Wichtige Faktoren: Ernährung und mentale Stärke
Ernährung für den Halbmarathon
Die richtige Ernährung ist für einen erfolgreichen Halbmarathon entscheidend. Achte auf eine kohlenhydratreiche Ernährung in den Tagen vor dem Rennen, um Deine Glykogenspeicher aufzufüllen. Am Wettkampftag selbst solltest Du ein leicht verdauliches Frühstück einplanen. Während des Rennens können Elektrolytgetränke und kleine Snacks helfen, den Energielevel aufrechtzuerhalten.
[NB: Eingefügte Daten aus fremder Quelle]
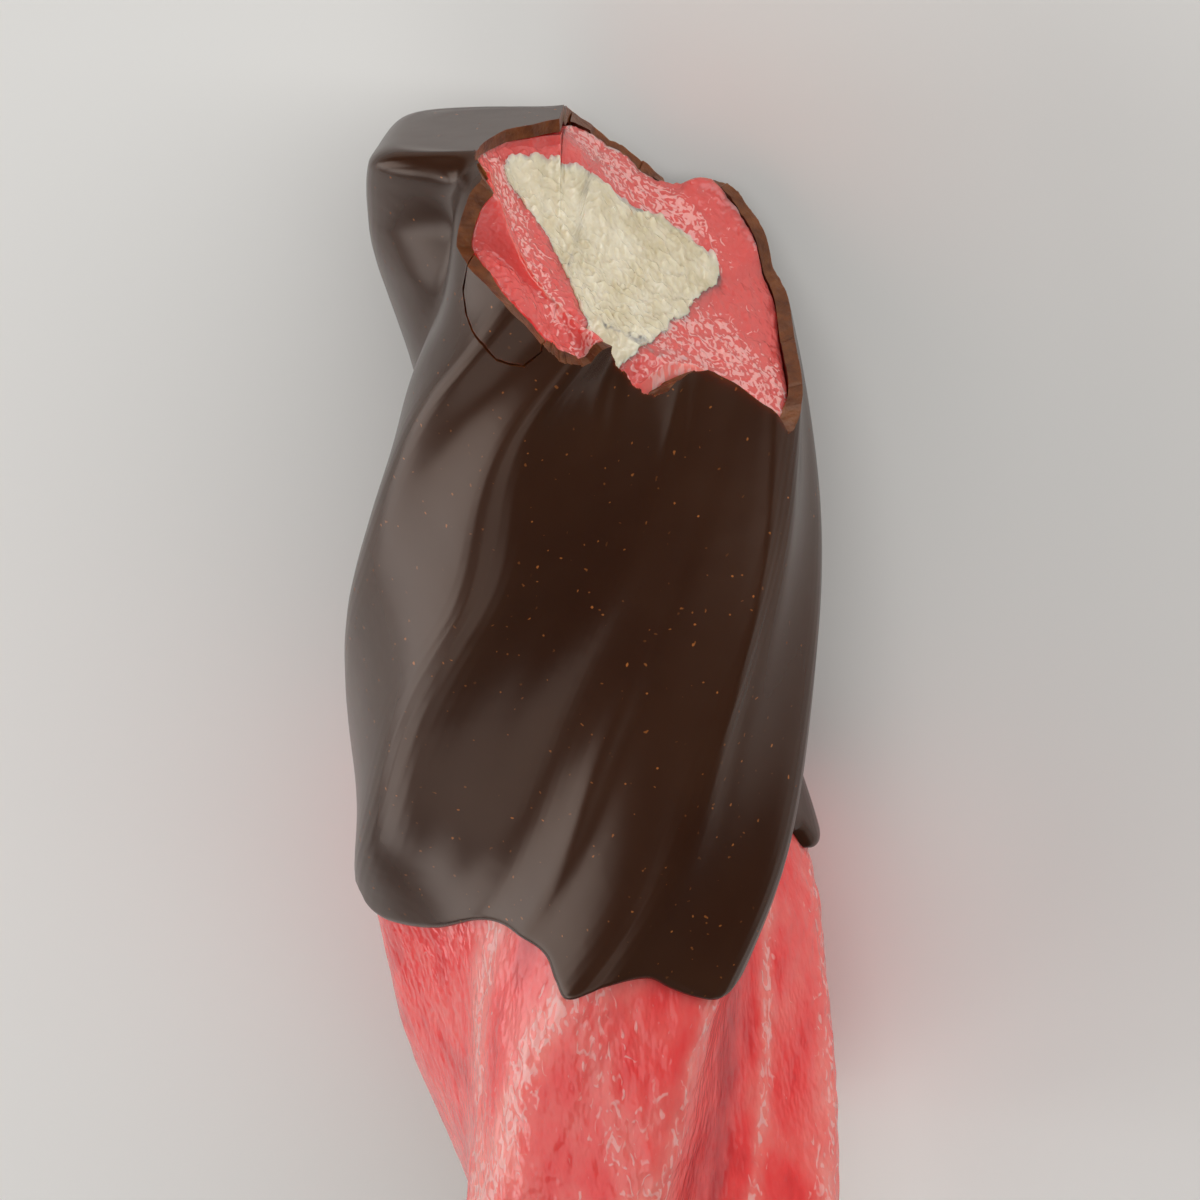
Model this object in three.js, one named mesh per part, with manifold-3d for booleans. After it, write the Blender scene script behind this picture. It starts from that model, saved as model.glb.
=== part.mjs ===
// Twisted three-lobed fruit ice bar with a vanilla core, dipped in chocolate and bitten at the
// top. The bar is modelled upright about its axis (x right, y back, z up from the chocolate's
// rim) and then laid on its back, front side up. Millimetres and degrees.
import * as THREE from 'three';
import { mergeVertices } from 'three/addons/utils/BufferGeometryUtils.js';
import Module from 'manifold-3d';

const wasm = await Module();
wasm.setup();

// the bar
const lobeCount = 3;
const lobeRadius = 22.34; // over the chocolate, at a lobe's corners
const lobeTaper = 0.274; // share of the radius lost 100 mm away from the rim
const lobeProfile = [[-20.6, 1], [20.6, 1], [41, 0.745], [61, 0.686], [77.5, 0.788]];
const lobeRounding = 5.1;
const footHeight = -34;
const axisBow = { at: 20, depth: 1.48, reach: 50 };
const twist = { from: -45, step: 15, turn: [-160, -145.5, -128, -114, -87, -68, -44, -18.5, 16, 52] };
const endPlane = { height: 78.6, fall: 0.24, rounding: 3.2 }; // end face, lower towards the back

// the chocolate
const chocolateThickness = 1.2;
const fittingGap = 0.3;
const iceInset = chocolateThickness + fittingGap;
const rimProfile = [[-21, 5.2], [-12, 7.1], [4, 5.2], [20, 3], [26, 3.2], [44, 4.6], [56, 7.2], [72, 8.5], [86, 8]];
const rimRounding = { drop: 1.1, inset: 0.8 };

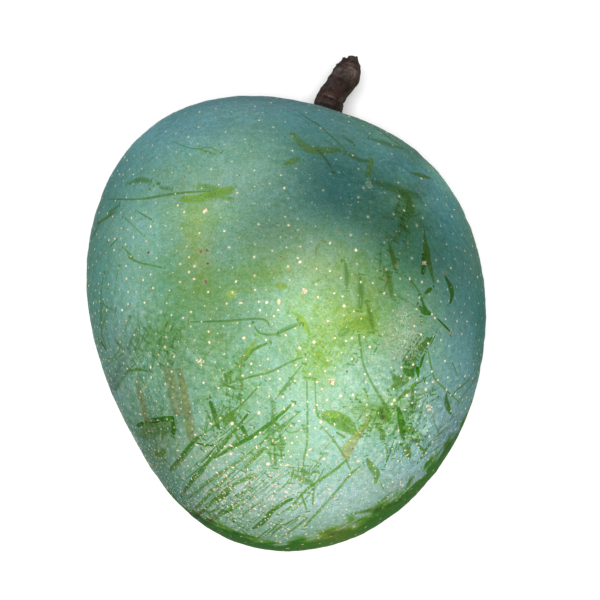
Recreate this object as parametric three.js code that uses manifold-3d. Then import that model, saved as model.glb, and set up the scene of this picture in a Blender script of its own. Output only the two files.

Mentale Stärke und Selbstvertrauen
Neben der physischen Vorbereitung spielt die mentale Stärke eine große Rolle. Visualisiere Deinen Lauf und stelle Dir die perfekte Renntaktik vor, um Dein Selbstvertrauen zu stärken. Ein starkes Selbstbild hilft Dir, Herausforderungen zu meistern und bis zum Schluss durchzuhalten.
Wetterbedingungen und Ausrüstung
Ausrüstung an die Wetterbedingungen anpassen
Achte darauf, dass Deine Ausrüstung den Bedingungen entspricht: Laufjacke bei Wind und Kälte, atmungsaktive Kleidung bei Hitze. Achte auf gut sitzende Laufschuhe, die Dir den nötigen Komfort und die Stabilität bieten.
Laufstrategie bei verschiedenen Wetterbedingungen
Passe die Laufstrategie für den Halbmarathon an die jeweiligen Bedingungen an. Bei hohen Temperaturen solltest Du etwas langsamer starten, um Überhitzung zu vermeiden. Bei kühlem Wetter hingegen kann ein etwas höheres Anfangstempo von Vorteil sein, um die Muskeln warmzuhalten. Manchmal lohnt es sich auch durch gemeinsames Training mit anderen Läufer*innen oder unter Anleitungen neues Wissen zu erlangen, eine Möglichkeit wäre dafür ein gezieltes Laufcamp.
Wichtig ist aus meiner Sicht selbst auch zu testen und zu lernen und die eigene Halbmarathon-Taktik zu finden und natürlich gilt dies auch für andere Laufstrecken und das Lauftraining. Die Vorschläge lassen sich gut als Marathon-Taktik umsetzen, wobei dort der Verpflegung noch eine größere Beachtung geschenkt werden sollte.